Клавочка подняла к нему зареванное лицо.
— Кто вы такой? — со стоном спросила она.
— А вы не знаете?
— Не знаю. Но хочу знать.
— Я сейчас только семинарист Сперанский, имевший неосторожность придушить одного старенького попа… Мне, честно говоря, не совсем-то уютно в этой гадостной роли, но вы потерпите.
— Долго ли еще терпеть?
— Нет! — ответил Полынов. — Скоро я придумаю что-либо другое, более интересное для образованных женщин…
Приезжих с материка удивляло, что процент детской грамотности на Сахалине был выше, нежели в иных российских губерниях. В этом большая заслуга именно политических ссыльных, но следует отдать должное и военному губернатору Ляпишеву, который, заведомо зная, что детей с утра не покормят, узаконил раздачу в школах бесплатных завтраков.
Всем добрым начинаниям на Сахалине каторга обязана именно «политикам» и ссыльным интеллигентам. Педагоги выпрямляли в душах детей все то, что было искривлено пороками родителей, врачи отстаивали больных каторжан от плетей и тяжелых работ. Недаром же Михаил Николаевич говаривал с сарказмом:
— Спасибо нашим имперским судам: они шлют на каторгу так много замечательных людей, без которых Сахалин попросту погиб бы в поножовщине, в воровстве и блуде. Но вот что достойно особого внимания: взятые «от сохи на время», осев на землю, ничего не делают, у них летом даже огурца не купишь, а политические ссыльные, получив наделы, имеют прекрасные фермы, даже студенты-филологи снимают хорошие урожаи…

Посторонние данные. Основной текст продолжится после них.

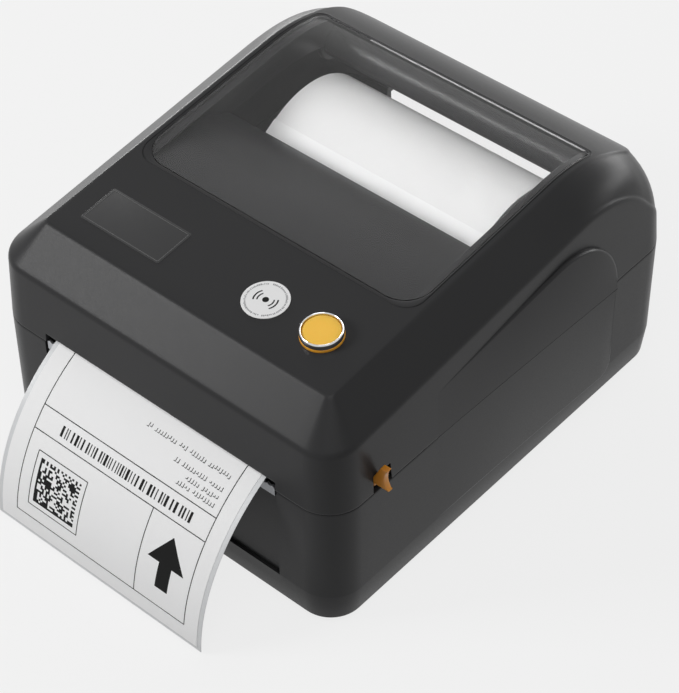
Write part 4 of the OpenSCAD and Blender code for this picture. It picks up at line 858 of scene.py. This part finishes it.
def labelPrint():
    part = Part()
    w = ink["line"] / 2
    end = 77.5
    for x in (ink["left"], ink["right"]):
        inkBox(part, x - w, x + w, ink["bottom"], end)
    for d in (ink["bottom"], ink["rule1"], ink["rule2"]):
        inkBox(part, ink["left"], ink["right"], d - w, d + w)
    inkBox(part, ink["divider"] - w, ink["divider"] + w, ink["bottom"], ink["rule1"])
    x0, x1, d0, d1 = ink["box"]
    for x in (x0, x1):
        inkBox(part, x - w, x + w, d0, d1)
    for d in (d0, d1):
        inkBox(part, x0, x1, d - w, d + w)
    # square code: solid left and lower edge, scattered cells elsewhere
    draw = random.Random(ink["seed"])
    n = ink["cells"]
    cw, ch = (x1 - x0 - 4.4) / n, (d1 - d0 - 4.4) / n
    bx, bd = x0 + 2.2, d0 + 2.2
    inkBox(part, bx, bx + cw, bd, bd + n * ch)
    inkBox(part, bx + cw, bx + n * cw, bd, bd + ch)
    for i in range(1, n):
        for j in range(1, n):
            border = i == n - 1 or j == n - 1
            if (border and (i + j) % 2 == 0) or (not border and draw.random() < 0.5):
                inkBox(part, bx + i * cw, bx + (i + 0.98) * cw, bd + j * ch, bd + (j + 0.98) * ch)
    # bar row across the middle band
    x = -31.0
    while x < 34.2:
        wide = draw.choice((0.45, 0.45, 0.8, 1.15))
        inkBox(part, x, x + wide, 47.6, 51.9)
        x += wide + draw.choice((0.7, 0.7, 1.1, 1.6))
    # short strokes in groups stand for small print
    for x0, x1, d0, d1 in ((0.2, 41.2, 68.9, 70.8), (18.3, 41.2, 63.7, 65.5), (24.6, 41.2, 60.2, 62.0),
                           (23.4, 41.2, 57.2, 59.0)):
        x, word = x1, 0
        limit = draw.randint(4, 8)
        while x > x0:
            low = d0 + draw.choice((0, 0, 0.5))
            inkBox(part, x - 0.3, x, low, d1 - draw.choice((0, 0, 0.4)))
            inkBox(part, x - 0.95, x - 0.3, low, low + 0.28)
            word += 1
            x -= 1.35
            if word == limit:
                word, limit = 0, draw.randint(3, 9)
                x -= 1.2
    # bold arrow pointing back towards the slot
    x0, x1, d0, d1 = ink["arrow"]
    mid, stem, neck = (x0 + x1) / 2, 3.1, d1 - 12.0
    inkBox(part, mid - stem, mid + stem, d0, neck)
    d = np.linspace(neck, d1, 9)
    spread = (x1 - x0) / 2 * (d1 - d) / (d1 - neck) + 0.05
    inkStrip(part, d, mid - spread, mid + spread)
    return part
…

В период его губернаторства Сахалин населяли 46 тысяч человек, из них 20 тысяч считались уже «свободными», а для детей и молодежи Сахалин сделался родиной, и другой родины они не знали. Здесь им казалось хорошо, даже очень хорошо, ибо сравнивать свою постылую жизнь с жизнью других людей они не имели возможности. Но в быту трудящихся сахалинцев, своим горбом добывавших честную копейку, привились странные крайности. Выдоив корову, скосив траву, поймав рыбину или краба, собрав с огорода репу, сахалинцы все добытое старались поскорее продать, хотя при этом сами зачастую оставались голодными.
— С плохим здоровьем, — говорили ссыльные поселенцы, — жить еще можно, а ты вот попробуй поживи с пустым кошельком, тогда еще не так взвоешь. А коли срок ссылки закончится, так на какие шиши домой уедем?..
И не только они, завезенные на Сахалин силою, но даже чиновники, соблазненные «амурской надбавкой» к жалованью и пенсионными льготами, никак не могли ужиться на Сахалине, мечтая лишь поднакопить деньжат, а потом убраться на материк.